It was hard for the old man to unravel the knot he had tied at the end of the plastic bag. No matter, he was in no hurry, and the birds would wait. Today they would have to be especially patient. The extreme cold had penetrated his gloves and slowed his gnarly arthritic fingers. While cursing himself for tying the knot so tightly in the first place, he remembered when his fingers were capable of tying the tiniest of trout flies. That was a long time ago.
As he mumbled to those fingers that seemed to purposely betray him, some small birds and a couple of squirrels began congregating around his bench. The birds pecked at the brown grasses as they waited for their largesse of shelled nuts and dried breadcrumbs. It was a combination that seemed to suit both his feathery friends and his wallet.
Despite the cold and the wind, which made his eyes water, he eventually succeeded in opening the bag. It was no small achievement, all things considered, and he warmed to the notion that he would reuse the bag. He wiped some drops from his eyes and cast the mixture using a semicircular motion. The gathering had grown considerably since he first sat down, and all present promptly went about the business of filling their stomachs.
Finally things were as they should be. Aside from an occasional dustup between the squirrels, everyone settled into their daily routine. The birds trusted the old man enough so that a few chickadees ate from his hand. With half his rations remaining, the old man was looking forward to perhaps another 30 tranquil minutes.
It didn’t happen. Suddenly, with a singular whoosh all the birds vanished, and the squirrels scurried toward the nearest tree. Instinctively, he thought it must be a hawk. It wasn’t. It was a teenage boy obliviously whirring by on a skateboard. Angered by the chaos the boy created, the old man cried out, “What the hell’s the matter?” stopping midsentence. The boy was wearing earplugs connected to an iPhone or mp3 player. He knew about such things because, much to his chagrin, his grandkids were wedded to these kinds of devices.
The boy was plain inconsiderate, and there was no excuse for what had just happened. The signs posted throughout the park read, “Skateboarding allowed in designated areas only.” In the old days, he mused, he would have been fast enough to grab the little punk, and if he couldn’t get him to listen to reason, at least he would have scared the daylights out of him. Then again, maybe not. He was being rash and he knew it. No doubt what really bothered him was seeing how transfixed the boy was by that silly device he held in the palm of his hand.
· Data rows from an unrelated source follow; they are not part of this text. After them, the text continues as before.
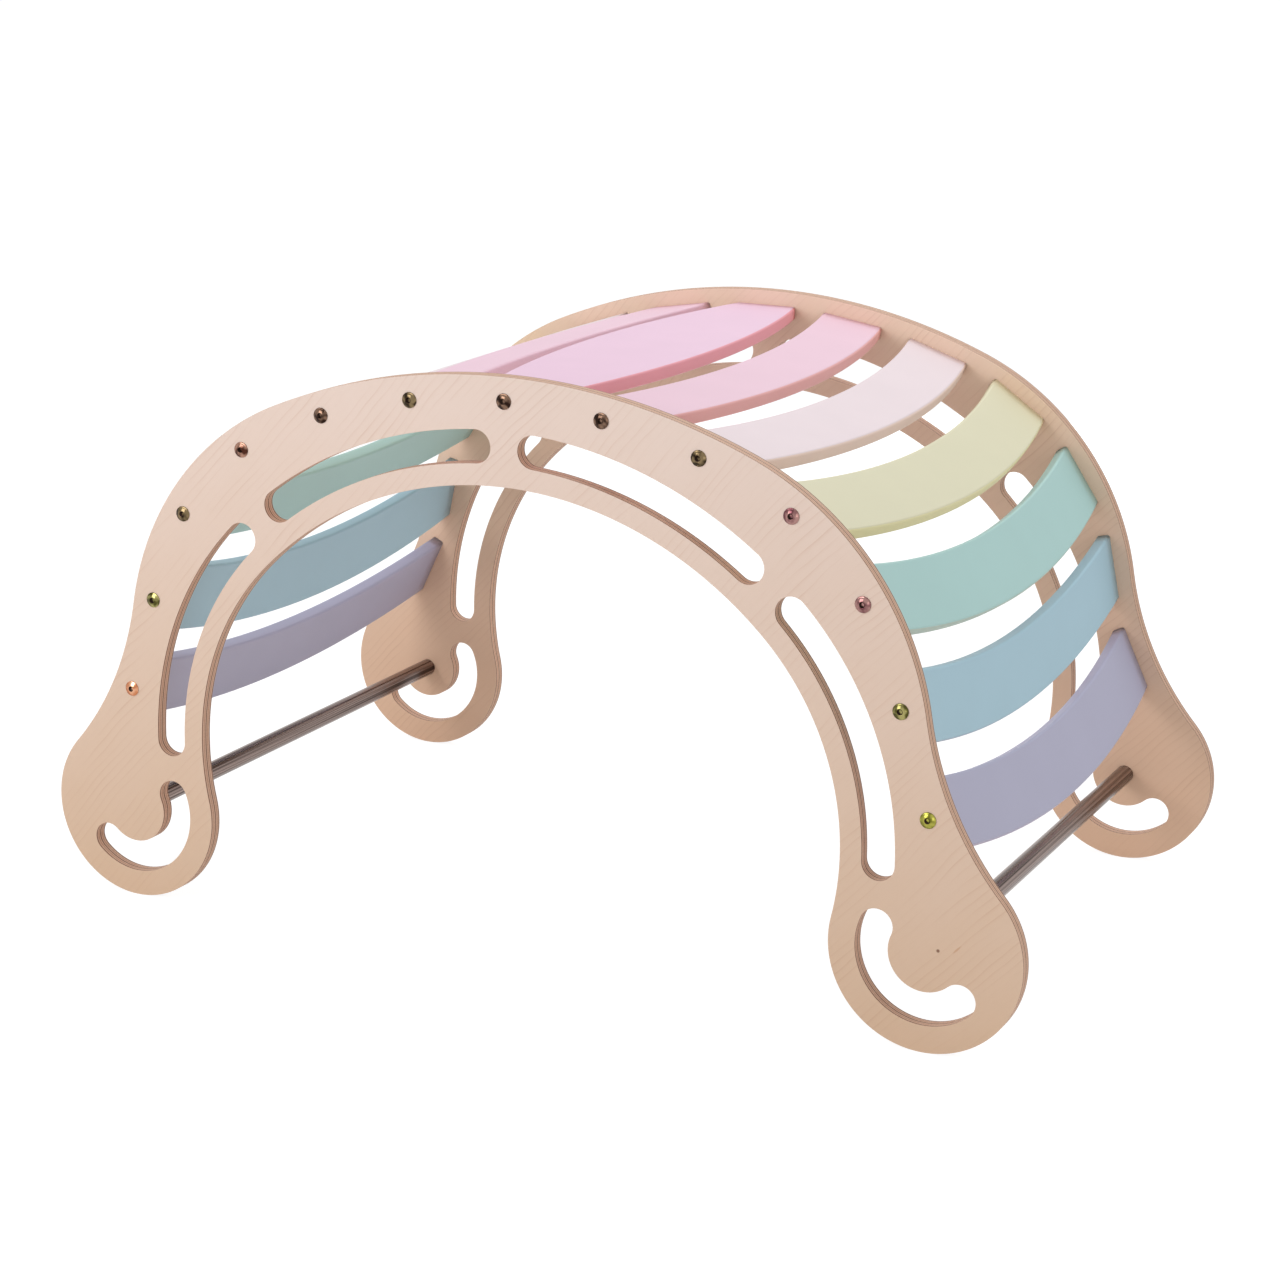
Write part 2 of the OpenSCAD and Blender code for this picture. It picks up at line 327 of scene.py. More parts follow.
@dataclass(frozen=True)
class BirchVeneer:
    """Rotary-cut birch face veneer, sanded and sealed with a matt clear lacquer.

    It gives a pale pinkish tan that grows darker and warmer towards the feet, which is
    painted shade, with fine wavy growth lines that run on a slant and fade in and out,
    and one pin knot with a short streak. Cells are sized along the grain, through the
    panel and across the grain.
    """

    name: str
    lit_crown_wood: str
    shaded_foot_wood: str
    growth: str = "#b98560"
    knot: str = "#876350"
    streak: str = "#cda689"
    roughness: float = 0.55
    grain_turn: float = 43.0
    # The tone turns from foot to crown with the height, which clouds sway. The darker,
    # warmer foot tone is painted shade
    tone_range: tuple = (0.08, 0.64)
    cloud_cell: Triple = (0.16, 0.16, 0.06)
    cloud_sway: float = 0.12
    # The growth lines sway by so many lines over each of these cells
    line_pitch: float = 8.0 * MM
    sways: tuple = (((0.26, 0.26, 0.13), 4.5), ((0.060, 0.060, 0.030), 1.0))
    line_power: float = 6.0
    fade_cell: Triple = (0.110, 0.110, 0.030)
    fade_range: tuple = (0.42, 0.75, 0.02, 0.37)
    # Real pores are 0.1 mm wide; they are drawn 0.7 mm wide so that they show
    pore_cell: Triple = (16.0 * MM, 16.0 * MM, 0.7 * MM)
    pore_range: tuple = (0.55, 0.8, 0.0, 0.10)
    pore_grit: float = 0.6
    pore_depth: float = 0.05 * MM
    pore_bump: float = 0.15
    # A spot fades out from half its reach to the whole of it
    spot_range: tuple = (0.5, 1.0, 1.0, 0.0)
    knot_place: Triple = (0.4672, -0.320, 0.1057)
    knot_reach: Triple = (2.2 * MM, 4.0 * MM, 2.2 * MM)
    streak_place: Triple = (0.4860, -0.320, 0.1102)
    streak_reach: Triple = (7.0 * MM, 4.0 * MM, 1.2 * MM)

    @property
    def turn(self) -> Triple:
        """Rotation that lays the X axis of a pattern along the grain."""
        return (0.0, math.radians(self.grain_turn - 90.0), 0.0)

    def growth_lines(self, sheet: NodeSheet) -> Node:
        """Adds the growth lines: each darkens slowly and ends sharply.

        Args:
            sheet: Tree of the material.

        Returns:
            The node that gives the share of the growth colour.
        """
        pitch = sheet.cells((self.line_pitch,) * 3, self.turn)
        phase = sheet.add("SeparateXYZ", pitch).outputs["Z"]
        for cell, lines in self.sways:
            noise = sheet.add("TexNoise", {
                "Vector": sheet.cells(cell, self.turn), "Scale": 1.0, "Detail": 1.0})
            phase = sheet.add("Math", noise, lines, phase, operation="MULTIPLY_ADD")
        saw = sheet.add("Math", phase, operation="FRACT")
        line = sheet.add("Math", saw, self.line_power, operation="POWER")
        cells = sheet.cells(self.fade_cell, self.turn)
        fade = sheet.add("TexNoise", {"Vector": cells, "Scale": 1.0, "Detail": 2.0})
        strength = sheet.add("MapRange", fade, *self.fade_range)
        return sheet.add("Math", line, strength, operation="MULTIPLY")

    def spot(self, sheet: NodeSheet, place: Triple, reach: Triple) -> Node:
        """Adds a soft spot.

        Args:
            sheet: Tree of the material.
            place: Its middle.
            reach: How far it reaches from there along each axis of the grain.

        Returns:
            The node that gives a share of 1 in the spot and 0 outside.
        """
        cells = sheet.cells(reach, self.turn, place)
        away = sheet.add("VectorMath", cells, operation="LENGTH")
        return sheet.add("MapRange", away, *self.spot_range)

    def material(self) -> Material:
        """Builds the finish.

        Returns:
            Its material.
        """
        sheet = NodeSheet(bpy.data.materials.new(self.name))
        coords = sheet.add("TexCoord").outputs["Object"]
        height = sheet.add("SeparateXYZ", coords).outputs["Z"]
        cells = sheet.cells(self.cloud_cell, self.turn)
        cloud = sheet.add("TexNoise", {"Vector": cells, "Scale": 1.0, "Detail": 2.0})
        swayed = sheet.add("Math", cloud, self.cloud_sway, height,
                           operation="MULTIPLY_ADD")
        # Painted shade: the colour grows darker and warmer from the crown down to the
        # feet
        colour = sheet.add("Mix", {
            "Factor": sheet.add("MapRange", swayed, *self.tone_range),
            "A": linear(self.shaded_foot_wood), "B": linear(self.lit_crown_wood)},
            data_type="RGBA")
        pores = sheet.add("TexNoise", {
            "Vector": sheet.cells(self.pore_cell, self.turn), "Scale": 1.0,
            "Detail": 2.0, "Roughness": self.pore_grit})
        layers = (
            (self.growth_lines(sheet), self.growth),
            (sheet.add("MapRange", pores, *self.pore_range), self.growth),
            (self.spot(sheet, self.knot_place, self.knot_reach), self.knot),
            (self.spot(sheet, self.streak_place, self.streak_reach), self.streak))
        for share, code in layers:
            colour = sheet.add("Mix", {
                "Factor": share, "A": colour, "B": linear(code)}, data_type="RGBA")
        bump = sheet.add("Bump", {
            "Strength": self.pore_bump, "Distance": self.pore_depth, "Height": pores})
        return sheet.surface(sheet.add("BsdfPrincipled", {
            "Base Color": colour, "Roughness": self.roughness, "IOR": WOOD_IOR,
            "Normal": bump}))


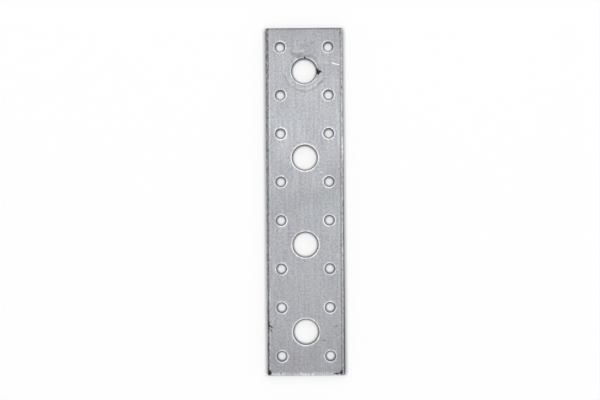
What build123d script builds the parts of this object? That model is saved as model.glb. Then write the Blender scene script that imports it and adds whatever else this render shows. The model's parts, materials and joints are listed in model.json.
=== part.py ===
from build123d import *
import os

# Flat mending plate of zinc coated steel, in millimetres.
# A strip is sheared to width, cropped to length and punched, so every edge and hole has the section that
# shearing leaves: the surface rolls over, a smooth land follows, and the rest breaks away at a slight taper.
# The plate lies on its back: +Z up, +Y along the strip, origin at the middle of the back face.

# Strip
strip_width = 40.0
thickness = 3.0
corner_radius = 1.4
corner_overhang = 0.1  # each corner's arc runs out this far past the sides, so it meets them at a slight angle

# Hole pattern: equal cells along the strip, each a bolt hole inside a square of nail holes
cell_count = 4
cell_length = 45.0
end_distance = 22.5  # end of the plate to the nearest bolt hole's centre
bolt_hole_diameter = 13.0  # clears a 12 mm bolt
nail_hole_diameter = 5.0  # clears a 4 mm nail or a 4.5 mm screw
nail_spacing = 25.0  # side of the square, centre to centre

# Sheared edges of the strip and its cropped ends
left_roll_width = 1.4  # the two knives are set apart, so the two sides roll over unlike
right_roll_width = 1.9
side_roll_depth = 0.7
end_roll_width = 1.4
end_roll_depth = 0.6
edge_break_height = 1.2  # broken part of the edge, next to the face away from the roll
edge_break_setback = 0.15

# Punched holes, all from the front
bolt_hole_roll_width = 0.6
bolt_hole_roll_depth = 0.25
nail_hole_roll_width = 0.5
nail_hole_roll_depth = 0.2
hole_break_height = 1.4
die_clearance = 0.2  # gap between punch and die on each side, which widens the broken part of a hole

plate_length = (cell_count - 1) * cell_length + 2 * end_distance
waste = 2.0  # how far the cutting shapes reach past the plate


def edge_waste(roll_width, roll_depth):
    """What shearing leaves off a square edge: the sheet lies along -X, its rolled face on top at Y = 0."""
    roll = TangentArc((-roll_width, 0), (0, -roll_depth), tangent=(1, 0))
    rest = Polyline(
        (0, -roll_depth),
        (waste / 2, -roll_depth),
        (waste / 2, edge_break_height - thickness),
        (0, edge_break_height - thickness),
        (-edge_break_setback, -thickness),
        (-edge_break_setback, -thickness - waste),
        (waste, -thickness - waste),
        (waste, waste),
        (-roll_width, waste),
        (-roll_width, 0),
    )
    return make_face(roll.edges() + rest.edges())


def side_waste():
    """Both sides roll over towards the front."""
    left = Pos(-strip_width / 2, thickness) * mirror(edge_waste(left_roll_width, side_roll_depth), Plane.YZ)
    right = Pos(strip_width / 2, thickness) * edge_waste(right_roll_width, side_roll_depth)
    return [extrude(Plane.XZ * face, plate_length, both=True) for face in (left, right)]


def end_waste():
    """The near end is cropped from the front, the far end from the back."""
    edge = edge_waste(end_roll_width, end_roll_depth)
    near = Pos(-plate_length / 2, thickness) * mirror(edge, Plane.YZ)
    far = Pos(plate_length / 2, 0) * mirror(edge, Plane.XZ)
    return [extrude(Plane.YZ * face, strip_width, both=True) for face in (near, far)]


def punched_hole(diameter, roll_width, roll_depth):
    """What a punch takes out, round the Z axis."""
    radius = diameter / 2
    rim = (radius + roll_width, thickness)
    roll = TangentArc(rim, (radius, thickness - roll_depth), tangent=(-1, 0))
    wall = Polyline(
        (radius, thickness - roll_depth),
        (radius, hole_break_height),
        (radius + die_clearance, 0),
        (0, 0),
        (0, thickness),
        rim,
    )
    return revolve(Plane.XZ * make_face(roll.edges() + wall.edges()), Axis.Z)


def hole_pattern():
    """Every hole of the plate, cell by cell."""
    bolt_hole = punched_hole(bolt_hole_diameter, bolt_hole_roll_width, bolt_hole_roll_depth)
    nail_hole = punched_hole(nail_hole_diameter, nail_hole_roll_width, nail_hole_roll_depth)
    cells = GridLocations(1, cell_length, 1, cell_count).locations
    square = GridLocations(nail_spacing, nail_spacing, 2, 2).locations
    bolts = [cell * bolt_hole for cell in cells]
    nails = [cell * corner * nail_hole for cell in cells for corner in square]
    return bolts + nails


oversize = 2 * corner_overhang
rounded = RectangleRounded(strip_width + oversize, plate_length + oversize, corner_radius)
blank = extrude(Rectangle(strip_width, plate_length) & rounded, thickness)
plate = blank - side_waste() - end_waste() - hole_pattern()

os.makedirs("parts", exist_ok=True)
export_step(plate, "parts/plate.step")
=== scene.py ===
import json
import math
import bpy
import bmesh
from mathutils import Euler, Matrix, Vector, noise


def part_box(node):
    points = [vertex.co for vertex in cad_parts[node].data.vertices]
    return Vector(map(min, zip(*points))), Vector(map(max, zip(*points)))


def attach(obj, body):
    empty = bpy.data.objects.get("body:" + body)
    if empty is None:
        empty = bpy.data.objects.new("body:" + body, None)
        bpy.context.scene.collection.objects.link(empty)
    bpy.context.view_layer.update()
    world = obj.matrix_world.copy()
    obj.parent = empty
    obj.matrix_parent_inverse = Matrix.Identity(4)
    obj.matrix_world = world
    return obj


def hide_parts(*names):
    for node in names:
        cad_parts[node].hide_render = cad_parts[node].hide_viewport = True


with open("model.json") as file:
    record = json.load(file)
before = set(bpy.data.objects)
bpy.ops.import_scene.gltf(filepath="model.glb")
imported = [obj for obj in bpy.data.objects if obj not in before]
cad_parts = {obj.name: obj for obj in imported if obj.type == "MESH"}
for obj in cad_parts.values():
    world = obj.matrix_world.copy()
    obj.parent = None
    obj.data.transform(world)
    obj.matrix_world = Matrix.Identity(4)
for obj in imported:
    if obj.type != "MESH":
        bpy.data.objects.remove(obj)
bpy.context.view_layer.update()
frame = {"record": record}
mm = 0.001
sharpAngle = 30  # degrees between two faces from which the line between them stays crisp
print("Frame loaded")


def linearColor(code):  # sRGB hex to linear RGBA
    parts = [int(code[i:i + 2], 16) / 255 for i in (1, 3, 5)]
    return [c / 12.92 if c <= 0.04045 else ((c + 0.055) / 1.055) ** 2.4 for c in parts] + [1.0]


def addNode(tree, kind, settings={}, inputs={}):  # one node with its settings, values and links
    node = tree.nodes.new(kind)
    for name, value in settings.items():
        setattr(node, name, value)
    for name, value in inputs.items():
        if isinstance(value, bpy.types.NodeSocket):
            tree.links.new(value, node.inputs[name])
        else:
            node.inputs[name].default_value = value
    return node


def addPiece(bm, name, materials):  # a finished bmesh becomes a piece that lies still on the body
    mesh = bpy.data.meshes.new(name)
    bm.to_mesh(mesh)
    bm.free()
    for material in materials:
        mesh.materials.append(material)
    mesh.polygons.foreach_set("use_smooth", [True] * len(mesh.polygons))
    mesh.set_sharp_from_angle(angle=math.radians(sharpAngle))
    piece = bpy.data.objects.new(name, mesh)
    bpy.context.scene.collection.objects.link(piece)
    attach(piece, "root")
    return piece


# Camera: straight above, a little nearer to one end of the plate

cameraPlace = {
    "location": (0.99 * mm, -22.47 * mm, 735.35 * mm),
    "turn": (1.799, 0.3, -0.455),  # degrees
    "lens": 85,
    "sensor": 36,
    "clipStart": 0.01,
}
cameraData = bpy.data.cameras.new("camera")
cameraData.lens = cameraPlace["lens"]
cameraData.sensor_width = cameraPlace["sensor"]
cameraData.clip_start = cameraPlace["clipStart"]
camera = bpy.data.objects.new("camera", cameraData)
camera.location = cameraPlace["location"]
camera.rotation_euler = Euler([math.radians(a) for a in cameraPlace["turn"]])
bpy.context.scene.collection.objects.link(camera)
bpy.context.scene.camera = camera
bpy.context.scene.view_settings.view_transform = "Standard"
print("Camera set")


# The plate: one sheet with its holes, given walls and then moved to the section that shearing leaves

plateShape = {
    "gridStep": 0.5 * mm,
    "extraLines": [0.12 * mm, 0.25 * mm, 0.75 * mm, 1.25 * mm],  # in from the outer edges, where they roll
    "wallCuts": 5,
    "cornerRadius": 1.0 * mm,
    "leftRoll": (1.4 * mm, 0.7 * mm),  # width and depth
    "rightRoll": (1.9 * mm, 0.7 * mm),
    "endRoll": (1.4 * mm, 0.6 * mm),
    "boltRoll": (0.6 * mm, 0.25 * mm),
    "nailRoll": (0.5 * mm, 0.2 * mm),
    "edgeBreak": (1.2 * mm, 0.15 * mm),  # height and setback
    "holeBreak": (1.4 * mm, 0.2 * mm),
    "edgeBreakReach": 1.0 * mm,  # how far in from an edge or a hole its break moves the metal
    "holeBreakReach": 0.9 * mm,
    "smallestBolt": 4.0 * mm,  # radius from which a hole is a bolt hole
    "boltSquare": 8.0 * mm,  # half the square left open in the grid for a hole's rings
    "nailSquare": 4.0 * mm,
    "collar": 0.35 * mm,  # flat ring between a hole's roll and the grid
    "rollRings": (1.0, 0.7, 0.42, 0.18, 0.0),  # shares of a hole's roll
    "slack": 0.01 * mm,  # tolerance when the edges of that square are looked up
}
low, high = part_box("plate")
width, length, thickness = high - low


def holesInRecord():  # centre and radius of every hole, from the record's bolt patterns
    holes = []
    for mount in frame["record"]["mounts"]:
        if mount["kind"] == "bolt_pattern":
            dims = mount["dims"]
            halfX = dims.get("spacing_x_mm", 0) * mm / 2
            halfY = dims["spacing_y_mm"] * mm / 2
            for x in sorted({-halfX, halfX}):
                for y in (-halfY, halfY):
                    centre = Vector((mount["pos_m"][0] + x, mount["pos_m"][1] + y, 0))
                    holes.append((centre, dims["hole_r_mm"] * mm))
    return holes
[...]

After a few minutes, the birds emerged again, re-establishing a familiar pecking order in front of the bench. He tossed a handful of seed and reminisced about the times he sat in front of his parents’ first television set, a black-and-white Zenith. More often than not, his entire family sat together and enjoyed the shared experience. Today he thought just about every kid he knew spent far too much time punching a keypad of some sort or another. He wasn’t a technophobe; he simply saw the world through a different lens.
As he released the last of his feed, he recalled a recent dinner at one of his favorite restaurants and watching, in utter amazement, six girls who texted nonstop for almost two hours. It was disheartening to him that during the entire time they scarcely said a word to one another. He remembered how expressionless and isolated they looked, and wistfully thought, so this is the future.
Steve Lerner is a retired English teacher who lives in Water Mill.